My poor little guy.  It breaks my heart that he wanted me and I wasn’t there.  For my entire walk there, I kept thinking, “He needs me and I’m not there”, and I kept reminding myself, “No, he wants me, he doesn’t need me –he’s actually safe and fine.”  I’m encouraged by the fact that he still characterized his day as “great” and that he wanted to stay.  I asked him, later on this afternoon, whether he wanted to go to school tomorrow.  He said yes.  I told him that Liam & I would take him in the morning, and drop him off, and then come back a little while later.  He didn’t like that — he wants us to stay.

I’m not entirely sure if this is the right thing for him.  I see the way he desperately wants to play with the other kids, and I am happy to hear him tell me about the fun he has.  But, he misses me.  I know that, eventually, he’ll have to be without me, even if he misses me, but I wonder if he isn’t still a little too young for it to be forced on him.  I do like the fact that he likes school, he just wants me to be there.  For tomorrow, we go back to school.  From there, we’ll see.

On his own


Today was the second day of school for Benjamin.  Liam and I went with him and got him settled in, just like yesterday.  But once he was set and playing happily (about 20 minutes after we got there) the teachers suggested that we say goodbye and leave him to play without us.  I was nervous — I was sure he was going to fall apart when I said I was leaving.  Nope.  I went to tell him and I had to drag a hug and a kiss out of him before he turned around and headed for the “grocery store”.  Sigh.

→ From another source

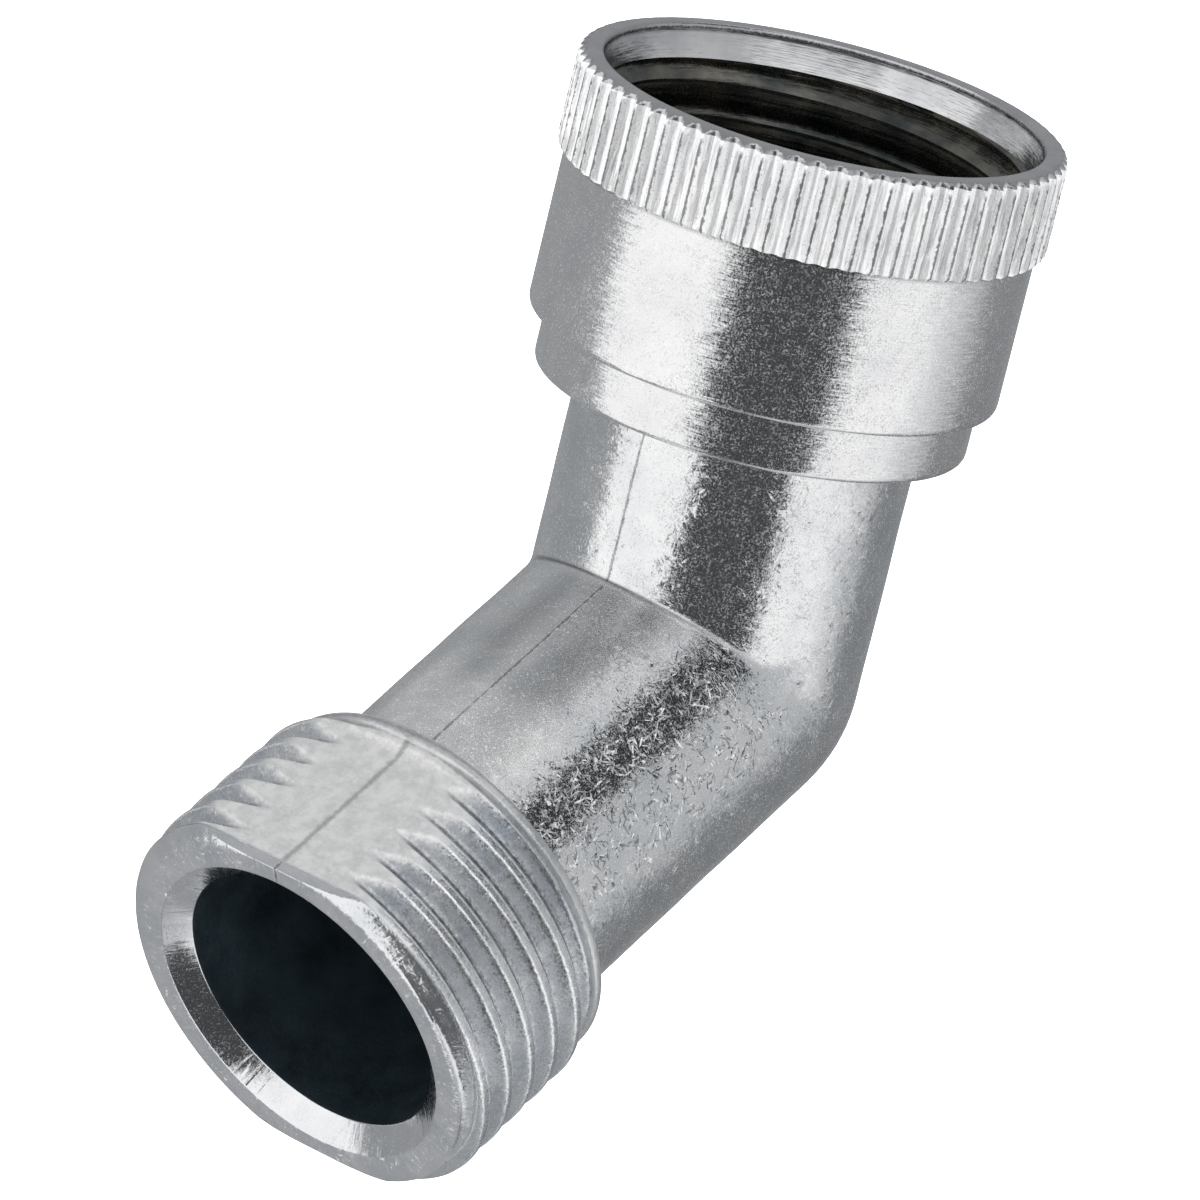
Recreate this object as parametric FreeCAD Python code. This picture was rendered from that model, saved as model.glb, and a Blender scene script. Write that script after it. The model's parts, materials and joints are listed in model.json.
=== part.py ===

006 (2)So, off we went.  I met Dan at his office and joined him for coffee.  Liam dozed off, Dan went back to work, and I sat.  I was so certain I’d get the call on my phone — “Please come console your brokenhearted child”.  Nope.

When I went to pick him up, a couple of hours (!) later, he was a happy camper — playing outside in the big yard with the other kids.  Turns out, Benjamin cried twice today.  The fiirst time was while I was away — when he jumped out and yelled “BOO!” at another kid and she yelled, “NO!!!!” right back at him (apparently, he fell apart and it took several minutes for him to calm down).  The second time was when I showed up and told him we’d be leaving soon.  He didn’t stop crying until I assured him that we’ll come back to school tomorrow and he’ll be able to stay and play.

While I was gone, he ate a snack, did an art project, played, cried, played some more.  I’ve never been so glad to see him sad as when I told him it was time to come home.  It would have been much worse if he’d been relieved — then I would really be questioning the decision for him to be at school.  As it is, he’s having a good time — and as long as he is, I want him to be there.  I do think he’s having experiences he wouldn’t get otherwise.  (Even just learning that not everyone enjoys having “Boo!” shouted in their face is a good life lesson, and an easier one to learn now than later.)

I miss him when we’re not together.  I may get to a point of enjoying the time — the ability to get things done, or to relax, or to spend one-on-one with Liam.  But for now, I just miss him.  The fact that he enjoys it makes it easier, but not a lot.

First day of school

005 (2)Last night, after the kids were in bed, I completely fell apart.  Heartbroken, sobbing.  Wishing to be able to replay sections of the past 3 years of my life and make different choices — play more, cuddle more, read more, clean less, never be frustrated, irritable or too worn out to play.  I don’t want to give up any time with Benjamin every day — not even 4 hours.  I want to be with him.  I want to be able to play with him, kiss his boo boos, read stories, do art projects, go out and see things.  My sadness is almost completely selfish.

And, so far, completely unfounded.  Benjamin’s first day of preschool/kindergarten was fun, short and without trauma.  We even managed to arrive on time!  He played (mostly by himself, but a little with the other kids), talked to the teachers and got nearly every toy in the place out to play with.  His attention span was about 4 seconds long — every time he started doing something, he got distracted by something else.  He literally gasped with joy over the puzzles with pictures of Lightning McQueen, as well as the grocery store section of the classroom, complete with pretend food and a shopping cart.  He built train tracks, played with play dough (first time!) and started several art projects.  I stayed with him, but he only checked in with me a few times.  At one point, I left for a few minutes to feed Liam, and he was so busy playing that he didn’t care to hear where I was going and didn’t seem to notice my absence.


On the teacher’s advice, we kept things short — we only stayed for a few hours, with the intention of leaving him interested enough to look forward to coming back tomorrow.  It seems to have worked.  He wants to go back tomorrow, especially because he didn’t get a chance to play outside in the big playground.

038The original plan was for us to repeat this pattern, of Liam and I going with Benjamin to school, every day for the rest of this week.  The only downside to today going so well is that his teachers think he’s ready to move on to the next step (and I agree).  Tomorrow, Liam and I will go with him and get him settled in the morning, and then we’ll go out for an hour and come back to join him for a while, before heading home.

Today, the hardest thing about being there was wrestling Liam (many of the toys and games had small parts that Liam wanted to, but shouldn’t, play with, so I had to keep him under close watch the whole time — not the idea of fun for an 11 month old).  Tomorrow, I actually have to leave B at school for a little while.  It’s going to be harder for me than for him, I expect.